Por outro lado, políticas fiscais de resposta à pandemia que piorem a trajetória fiscal do país de forma prolongada, ou frustrações em relação à continuidade das reformas, podem elevar os prêmios de risco. Adicionalmente, os diversos programas de estímulo creditício e de recomposição de renda, implementados no combate à pandemia, podem fazer com que a redução da demanda agregada seja menor do que a estimada, adicionando uma assimetria ao balanço de riscos. Esse conjunto de fatores implica, potencialmente, uma trajetória para a inflação acima do projetado no horizonte relevante para a política monetária.

O Copom avalia que perseverar no processo de reformas e ajustes necessários na economia brasileira é essencial para permitir a recuperação sustentável da economia. O Comitê ressalta, ainda, que questionamentos sobre a continuidade das reformas e alterações de caráter permanente no processo de ajuste das contas públicas podem elevar a taxa de juros estrutural da economia.

Considerando o cenário básico, o balanço de riscos e o amplo conjunto de informações disponíveis, o Copom decidiu, por unanimidade, manter a taxa básica de juros em 2,00% a.a. O Comitê entende que essa decisão reflete seu cenário básico e um balanço de riscos de variância maior do que a usual para a inflação prospectiva e é compatível com a convergência da inflação para a meta no horizonte relevante, que inclui o ano-calendário de 2021 e, em grau menor, o de 2022.

O Copom entende que a conjuntura econômica continua a prescrever estímulo monetário extraordinariamente elevado, mas reconhece que, devido a questões prudenciais e de estabilidade financeira, o espaço remanescente para utilização da política monetária, se houver, deve ser pequeno. Consequentemente, eventuais ajustes futuros no atual grau de estímulo ocorreriam com gradualismo adicional e dependerão da percepção sobre a trajetória fiscal, assim como de novas informações que alterem a atual avaliação do Copom sobre a inflação prospectiva.

De forma a prover o estímulo monetário considerado adequado para o cumprimento da meta para a inflação, mas mantendo a cautela necessária por razões prudenciais, o Copom considera apropriado utilizar uma "prescrição futura" (isto é, um "forward guidance") como um instrumento de política monetária adicional. Nesse sentido, e apesar de uma assimetria em seu balanço de riscos, o Copom não pretende reduzir o grau de estímulo monetário, a menos que as expectativas de inflação, assim como as projeções de inflação de seu cenário básico, estejam suficientemente próximas da meta de inflação para o horizonte relevante de política monetária, que atualmente inclui o ano-calendário de 2021 e, em grau menor, o de 2022. Essa intenção é condicional à manutenção do atual regime fiscal e à ancoragem das expectativas de inflação de longo prazo.

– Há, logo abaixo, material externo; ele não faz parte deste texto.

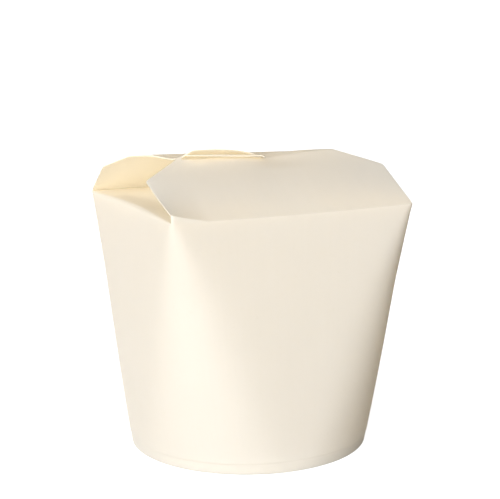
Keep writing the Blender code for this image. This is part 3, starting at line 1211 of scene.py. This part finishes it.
@dataclass
class Studio:
    """Plain floor, soft light and the camera at the photo's viewing angle."""

    focal: float = 97.79
    distance: float = 550.0 * MM
    azimuth: float = math.radians(24.38)
    elevation: float = math.radians(10.92)
    roll: float = math.radians(-0.45)
    target: tuple[float, float, float] = (1.2 * MM, -0.54 * MM, 78.34 * MM)
    floor_radius: float = 30.0
    floor_glow: float = 0.75
    fill: float = 0.07
    lights: tuple[SoftLight, ...] = (SoftLight(-32.0, 5.0, 2.65), SoftLight(-25.0, 30.0, 1.0),
                                     SoftLight(-50.0, 5.0, 1.7), SoftLight(-50.0, 30.0, 1.5),
                                     SoftLight(-95.0, 15.0, 1.4), SoftLight(-30.0, 60.0, 0.5),
                                     SoftLight(172.0, -30.0, 3.0))

    def camera(self) -> None:
        """Make the camera."""
        data = bpy.data.cameras.new("camera")
        data.lens = self.focal
        data.sensor_width = 36.0
        data.clip_start = 0.01
        data.clip_end = 200.0
        back = Vector((-math.sin(self.azimuth) * math.cos(self.elevation),
                       -math.cos(self.azimuth) * math.cos(self.elevation), math.sin(self.elevation)))
        right = Vector((math.cos(self.azimuth), -math.sin(self.azimuth), 0.0))
        up = back.cross(right)
        turned_right = right * math.cos(self.roll) + up * math.sin(self.roll)
        turned_up = up * math.cos(self.roll) - right * math.sin(self.roll)
        camera = added("camera", data)
        camera.location = Vector(self.target) + back * self.distance
        camera.rotation_mode = "QUATERNION"
        camera.rotation_quaternion = Matrix((turned_right, turned_up, back)).transposed().to_quaternion()
        bpy.context.scene.camera = camera

    def floor(self) -> None:
        """Make the pale floor."""
        builder = bmesh.new()
        bmesh.ops.create_circle(builder, cap_ends=True, radius=self.floor_radius, segments=96)
        mesh = bpy.data.meshes.new("floor")
        builder.to_mesh(mesh)
        builder.free()
        floor = added("floor", mesh)
        material = bpy.data.materials.new("white paper floor")
        material.use_nodes = True
        shader = material.node_tree.nodes["Principled BSDF"]
        for name, value in (("Base Color", (0.9, 0.9, 0.9, 1.0)), ("Roughness", 0.9),
                            ("Emission Color", (1.0, 1.0, 1.0, 1.0)), ("Emission Strength", self.floor_glow)):
            shader.inputs[name].default_value = value
        mesh.materials.append(material)
        for kind in ("diffuse", "glossy", "transmission", "shadow"):
            setattr(floor, "visible_" + kind, False)

    def sky(self) -> None:
        """Surround the box with the soft lights and the light that the floor throws back."""
        world = bpy.data.worlds.new("studio")
        world.use_nodes = True
        world.node_tree.nodes.clear()
        bpy.context.scene.world = world
        nodes = NodeMaker(world.node_tree)
        towards = nodes.add("ShaderNodeTexCoord").outputs["Generated"]
        strength = self.fill
        for light in self.lights:
            facing = nodes.add("ShaderNodeVectorMath", {0: towards, 1: light.direction()},
                               operation="DOT_PRODUCT")
            lobe = nodes.math("POWER", nodes.math("MAXIMUM", facing.outputs["Value"], 0.0), light.focus)
            strength = nodes.math("MULTIPLY_ADD", lobe, light.strength, strength)
        seen = nodes.add("ShaderNodeLightPath").outputs["Is Camera Ray"]
        shown = nodes.math("ADD", seen, nodes.math("MULTIPLY", nodes.math("SUBTRACT", 1.0, seen), strength))
        background = nodes.add("ShaderNodeBackground", {"Color": (1.0, 1.0, 1.0, 1.0), "Strength": shown})
        nodes.add("ShaderNodeOutputWorld", {"Surface": background.outputs[0]})

    def build(self) -> None:
        """Make the stage, the light and the camera, and show plain tones."""
        self.camera()
        self.floor()
        self.sky()
        bpy.context.scene.view_settings.view_transform = "Standard"
        bpy.context.scene.view_settings.look = "None"


def dress(piece: bpy.types.Object, slot: str, *nodes: str) -> None:
    """Tie a piece to the body and report it.

    Args:
        piece: The finished piece.
        slot: The record's material slot of its finish; not used.
        *nodes: CAD nodes that it stands for.
    """
    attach(piece, BODY)
    if nodes:
        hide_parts(*nodes)
    piece.data.calc_loop_triangles()
    LOG.info("%s: %d triangles", piece.name, len(piece.data.loop_triangles))


def main() -> None:
    """Build the box and its studio."""
    logging.basicConfig(level=logging.INFO, format="%(message)s")
    Studio().build()
    carton = Carton()
    dress(carton.build(), "carton_board", "carton")
    dress(Foot(carton.walls, carton.board).build(), "carton_board")
    disc = BaseDisc(carton.walls, carton.board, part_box("base_disc")[0].z)
    dress(disc.build(), "base_board", "base_disc")


if __name__ == "__main__":
    main()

Votaram por essa decisão os seguintes membros do Comitê: Roberto Oliveira Campos Neto (presidente), Bruno Serra Fernandes, Carolina de Assis Barros, Fabio Kanczuk, Fernanda Feitosa Nechio, João Manoel Pinho de Mello, Maurício Costa de Moura, Otávio Ribeiro Damaso e Paulo Sérgio Neves de Souza.

*Valor obtido pelo procedimento usual de arredondar a cotação média da taxa de câmbio R$/US$ observada nos cinco dias úteis encerrados no último dia da semana anterior à da reunião do Copom.